Rows from a 3D modeling dataset
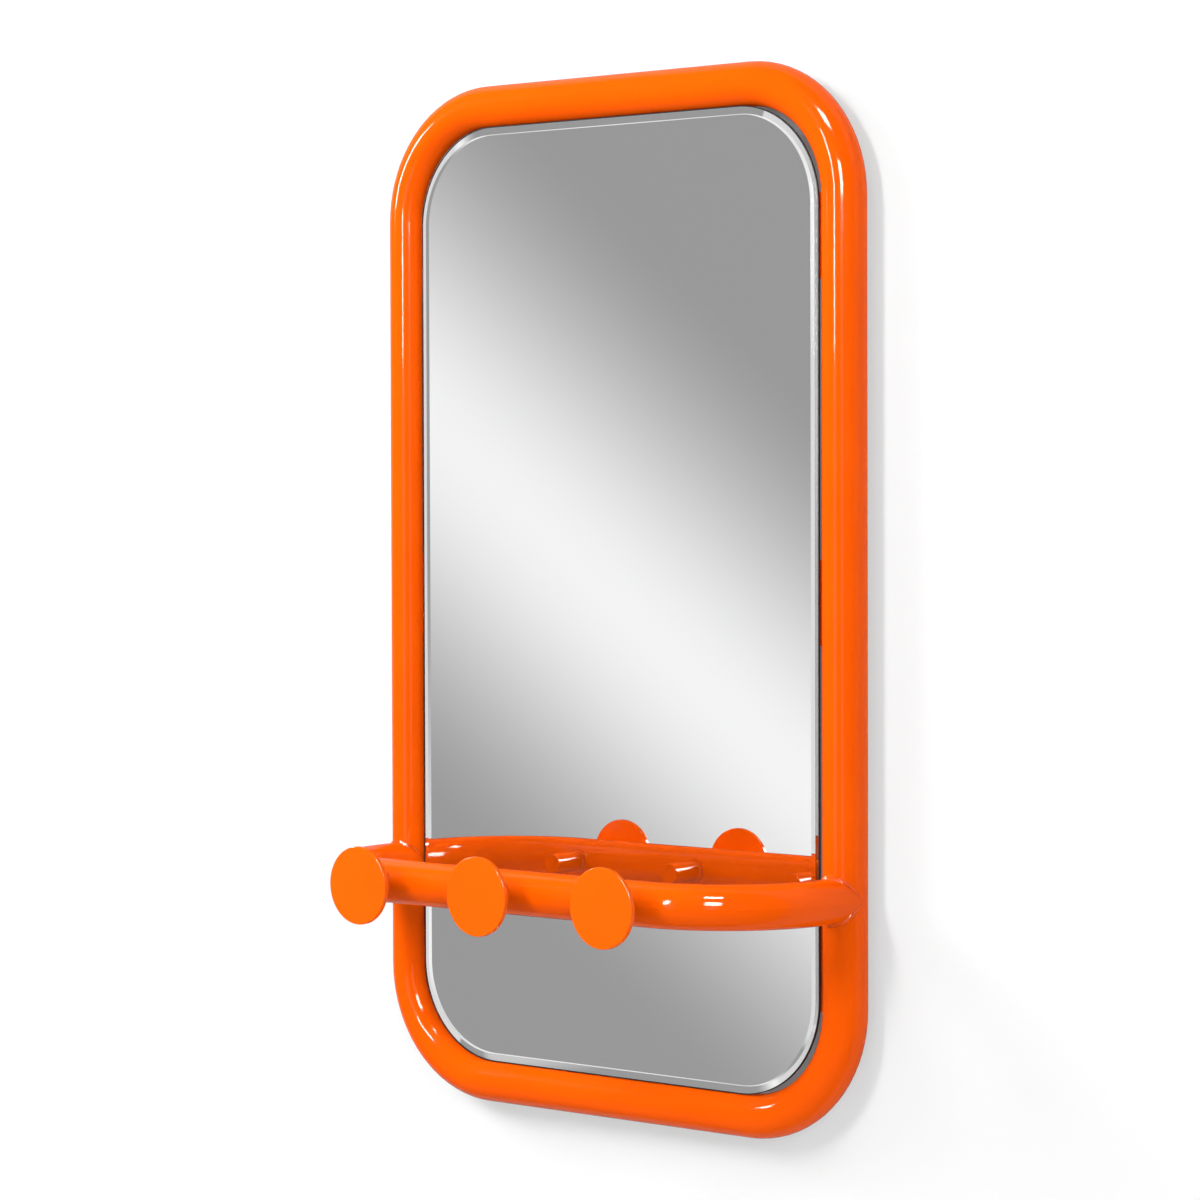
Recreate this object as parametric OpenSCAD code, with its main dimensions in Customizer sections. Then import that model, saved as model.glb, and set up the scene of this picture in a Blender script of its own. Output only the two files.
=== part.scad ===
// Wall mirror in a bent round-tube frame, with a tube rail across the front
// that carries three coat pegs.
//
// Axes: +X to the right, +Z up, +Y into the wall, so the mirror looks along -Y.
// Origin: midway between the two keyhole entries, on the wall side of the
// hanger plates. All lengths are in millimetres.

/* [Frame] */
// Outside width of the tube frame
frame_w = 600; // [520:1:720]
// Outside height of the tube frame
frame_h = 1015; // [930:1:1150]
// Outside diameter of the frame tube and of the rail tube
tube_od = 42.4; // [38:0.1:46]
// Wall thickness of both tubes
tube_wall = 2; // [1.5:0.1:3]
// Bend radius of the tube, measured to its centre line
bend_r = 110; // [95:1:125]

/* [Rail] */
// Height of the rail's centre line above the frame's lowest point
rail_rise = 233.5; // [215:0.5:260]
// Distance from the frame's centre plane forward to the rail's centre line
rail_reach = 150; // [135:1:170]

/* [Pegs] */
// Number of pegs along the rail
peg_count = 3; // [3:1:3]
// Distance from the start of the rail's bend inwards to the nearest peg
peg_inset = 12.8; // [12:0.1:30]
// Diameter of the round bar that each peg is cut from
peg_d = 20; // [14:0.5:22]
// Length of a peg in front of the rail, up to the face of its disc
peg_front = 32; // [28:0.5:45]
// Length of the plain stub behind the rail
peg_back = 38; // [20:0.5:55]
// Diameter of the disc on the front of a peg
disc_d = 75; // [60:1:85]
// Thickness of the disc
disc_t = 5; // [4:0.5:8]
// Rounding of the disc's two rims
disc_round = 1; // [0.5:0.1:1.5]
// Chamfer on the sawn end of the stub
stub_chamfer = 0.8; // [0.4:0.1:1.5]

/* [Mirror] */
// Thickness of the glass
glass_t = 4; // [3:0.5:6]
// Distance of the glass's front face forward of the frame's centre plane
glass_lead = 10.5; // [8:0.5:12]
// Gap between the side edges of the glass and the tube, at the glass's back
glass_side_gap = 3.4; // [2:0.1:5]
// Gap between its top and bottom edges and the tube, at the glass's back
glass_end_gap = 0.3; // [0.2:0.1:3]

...

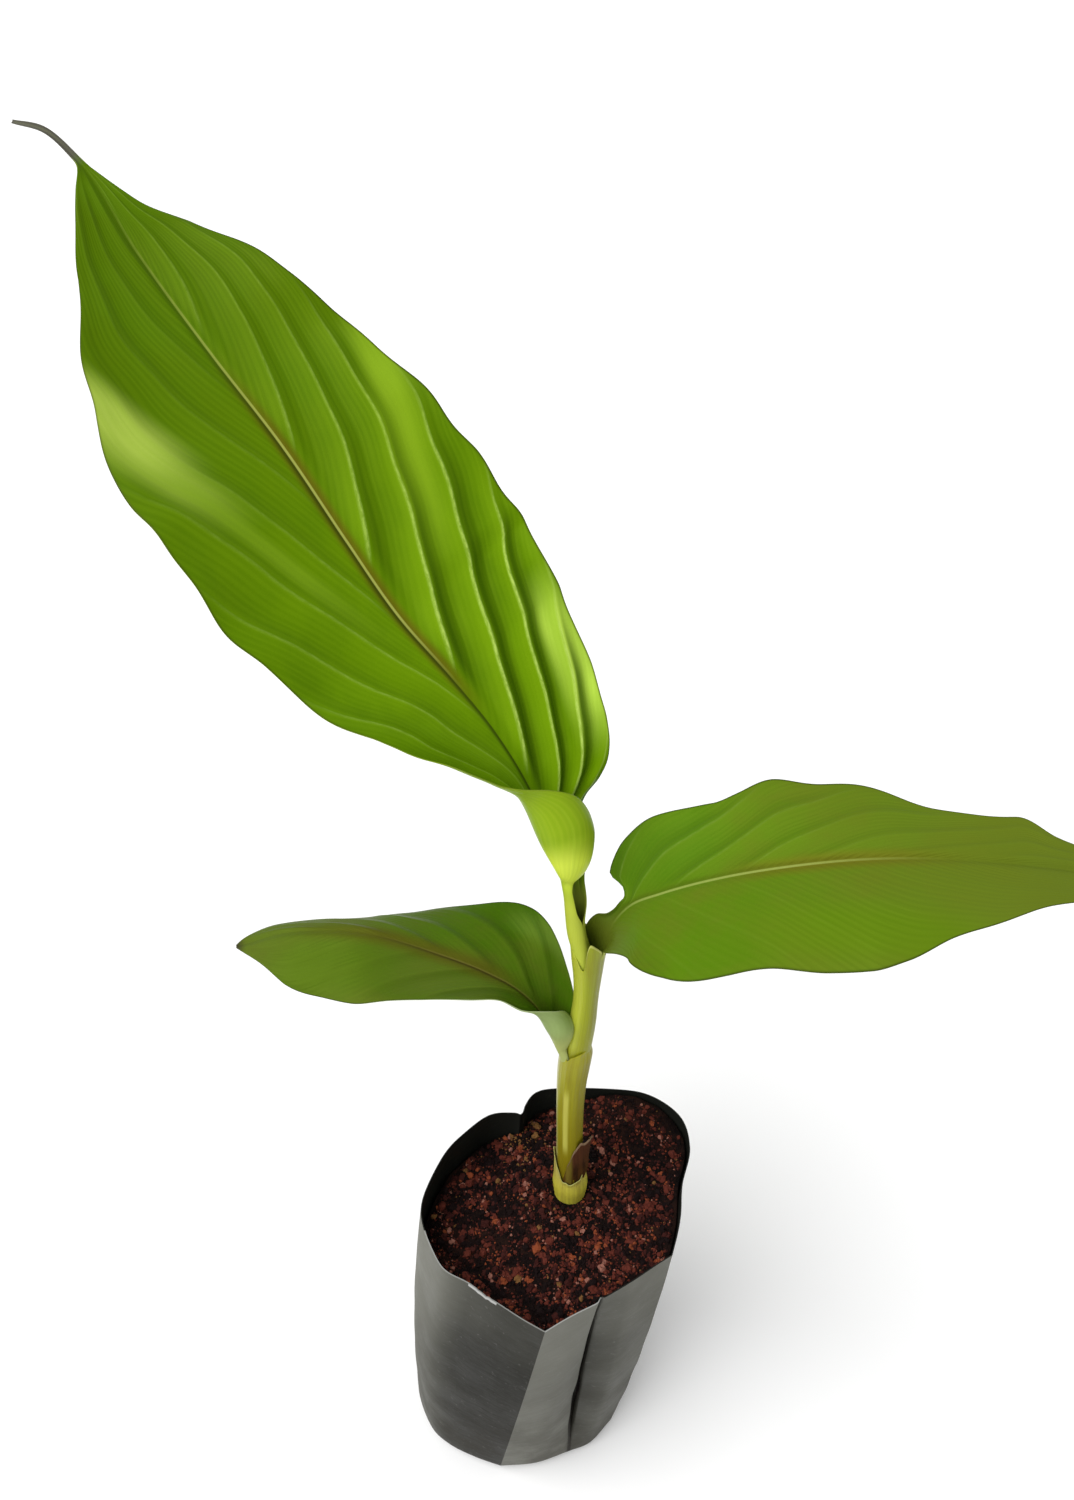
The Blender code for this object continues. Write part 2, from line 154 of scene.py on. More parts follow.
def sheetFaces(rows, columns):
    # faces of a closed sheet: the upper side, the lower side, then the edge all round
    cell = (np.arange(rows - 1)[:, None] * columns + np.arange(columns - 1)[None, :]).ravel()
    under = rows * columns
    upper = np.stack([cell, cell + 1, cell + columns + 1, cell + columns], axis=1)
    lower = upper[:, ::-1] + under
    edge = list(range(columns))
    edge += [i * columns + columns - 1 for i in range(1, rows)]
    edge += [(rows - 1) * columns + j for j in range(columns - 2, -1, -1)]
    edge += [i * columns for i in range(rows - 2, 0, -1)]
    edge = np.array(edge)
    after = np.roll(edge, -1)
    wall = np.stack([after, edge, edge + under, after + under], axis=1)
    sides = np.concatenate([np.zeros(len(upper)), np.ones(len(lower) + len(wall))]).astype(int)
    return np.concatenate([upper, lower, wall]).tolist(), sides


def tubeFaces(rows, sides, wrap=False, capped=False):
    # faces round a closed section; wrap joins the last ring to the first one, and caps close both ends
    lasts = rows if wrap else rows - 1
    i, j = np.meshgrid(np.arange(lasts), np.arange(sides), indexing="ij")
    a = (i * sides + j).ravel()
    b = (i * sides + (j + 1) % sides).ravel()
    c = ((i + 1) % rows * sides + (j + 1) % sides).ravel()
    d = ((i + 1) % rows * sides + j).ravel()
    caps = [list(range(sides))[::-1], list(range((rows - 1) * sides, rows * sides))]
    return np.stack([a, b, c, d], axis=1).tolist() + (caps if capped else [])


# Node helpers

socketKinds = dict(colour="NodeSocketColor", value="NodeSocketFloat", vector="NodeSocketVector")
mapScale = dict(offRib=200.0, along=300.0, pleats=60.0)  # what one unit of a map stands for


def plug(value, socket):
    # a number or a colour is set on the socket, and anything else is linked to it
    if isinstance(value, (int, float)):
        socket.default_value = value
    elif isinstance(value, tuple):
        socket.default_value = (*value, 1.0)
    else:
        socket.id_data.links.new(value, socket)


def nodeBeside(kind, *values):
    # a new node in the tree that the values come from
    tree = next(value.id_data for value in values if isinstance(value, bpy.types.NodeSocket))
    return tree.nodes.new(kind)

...

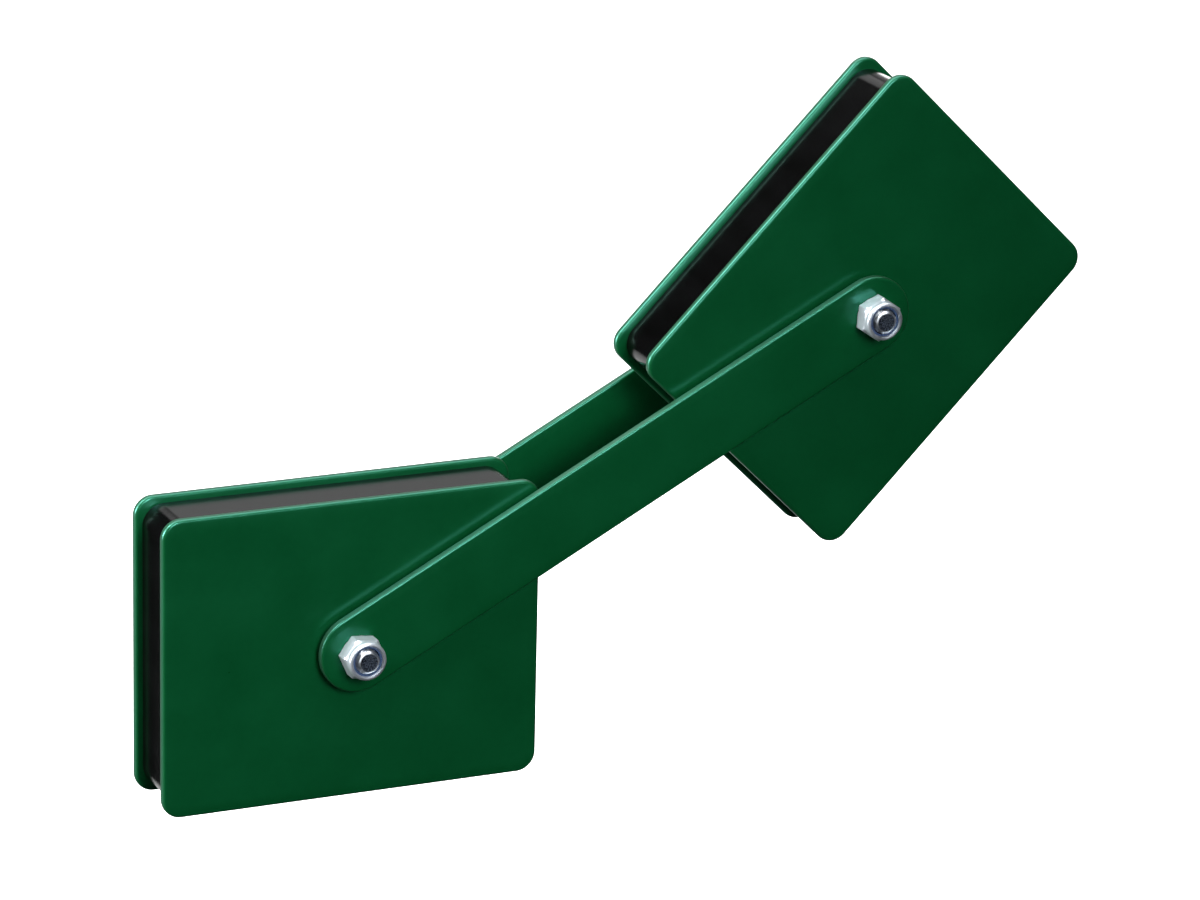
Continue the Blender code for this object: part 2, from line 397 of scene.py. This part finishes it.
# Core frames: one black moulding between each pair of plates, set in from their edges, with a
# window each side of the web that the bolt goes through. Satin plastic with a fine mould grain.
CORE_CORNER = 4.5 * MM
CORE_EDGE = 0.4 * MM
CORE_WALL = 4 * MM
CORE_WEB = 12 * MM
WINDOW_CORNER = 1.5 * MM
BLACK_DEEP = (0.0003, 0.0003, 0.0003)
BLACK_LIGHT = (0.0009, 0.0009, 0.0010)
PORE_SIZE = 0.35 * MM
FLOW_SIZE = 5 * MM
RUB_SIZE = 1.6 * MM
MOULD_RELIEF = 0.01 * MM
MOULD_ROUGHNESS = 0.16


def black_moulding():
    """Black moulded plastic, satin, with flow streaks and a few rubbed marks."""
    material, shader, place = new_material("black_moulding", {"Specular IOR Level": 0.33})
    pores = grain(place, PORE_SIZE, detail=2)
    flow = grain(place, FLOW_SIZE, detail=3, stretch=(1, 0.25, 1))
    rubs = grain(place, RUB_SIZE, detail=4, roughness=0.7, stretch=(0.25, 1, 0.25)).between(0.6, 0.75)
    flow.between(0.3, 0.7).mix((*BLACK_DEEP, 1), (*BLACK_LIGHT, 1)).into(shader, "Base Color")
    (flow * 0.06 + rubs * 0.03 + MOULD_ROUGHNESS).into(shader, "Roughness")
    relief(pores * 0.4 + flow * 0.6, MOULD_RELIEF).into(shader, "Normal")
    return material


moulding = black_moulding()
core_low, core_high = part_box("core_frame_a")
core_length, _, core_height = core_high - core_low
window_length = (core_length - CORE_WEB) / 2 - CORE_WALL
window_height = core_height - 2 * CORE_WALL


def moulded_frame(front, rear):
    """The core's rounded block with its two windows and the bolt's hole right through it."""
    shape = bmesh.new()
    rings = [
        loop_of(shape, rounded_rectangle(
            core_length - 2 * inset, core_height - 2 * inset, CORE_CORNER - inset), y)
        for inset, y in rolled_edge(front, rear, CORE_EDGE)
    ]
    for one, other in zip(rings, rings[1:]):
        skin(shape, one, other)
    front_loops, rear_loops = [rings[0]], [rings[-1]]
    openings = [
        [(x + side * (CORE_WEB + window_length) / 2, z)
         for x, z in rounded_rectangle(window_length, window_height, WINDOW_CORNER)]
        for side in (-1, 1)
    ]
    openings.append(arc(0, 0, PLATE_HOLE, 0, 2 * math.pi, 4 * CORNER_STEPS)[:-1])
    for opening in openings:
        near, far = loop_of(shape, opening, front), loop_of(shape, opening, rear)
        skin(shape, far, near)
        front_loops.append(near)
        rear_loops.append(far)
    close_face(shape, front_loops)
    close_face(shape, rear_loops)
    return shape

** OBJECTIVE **
Go through the material above and output exactly the lines from the one containing "Recreate this object" through the one containing "are in millimetres.".

** ANSWER IN FULL **
Recreate this object as parametric OpenSCAD code, with its main dimensions in Customizer sections. Then import that model, saved as model.glb, and set up the scene of this picture in a Blender script of its own. Output only the two files.
=== part.scad ===
// Wall mirror in a bent round-tube frame, with a tube rail across the front
// that carries three coat pegs.
//
// Axes: +X to the right, +Z up, +Y into the wall, so the mirror looks along -Y.
// Origin: midway between the two keyhole entries, on the wall side of the
// hanger plates. All lengths are in millimetres.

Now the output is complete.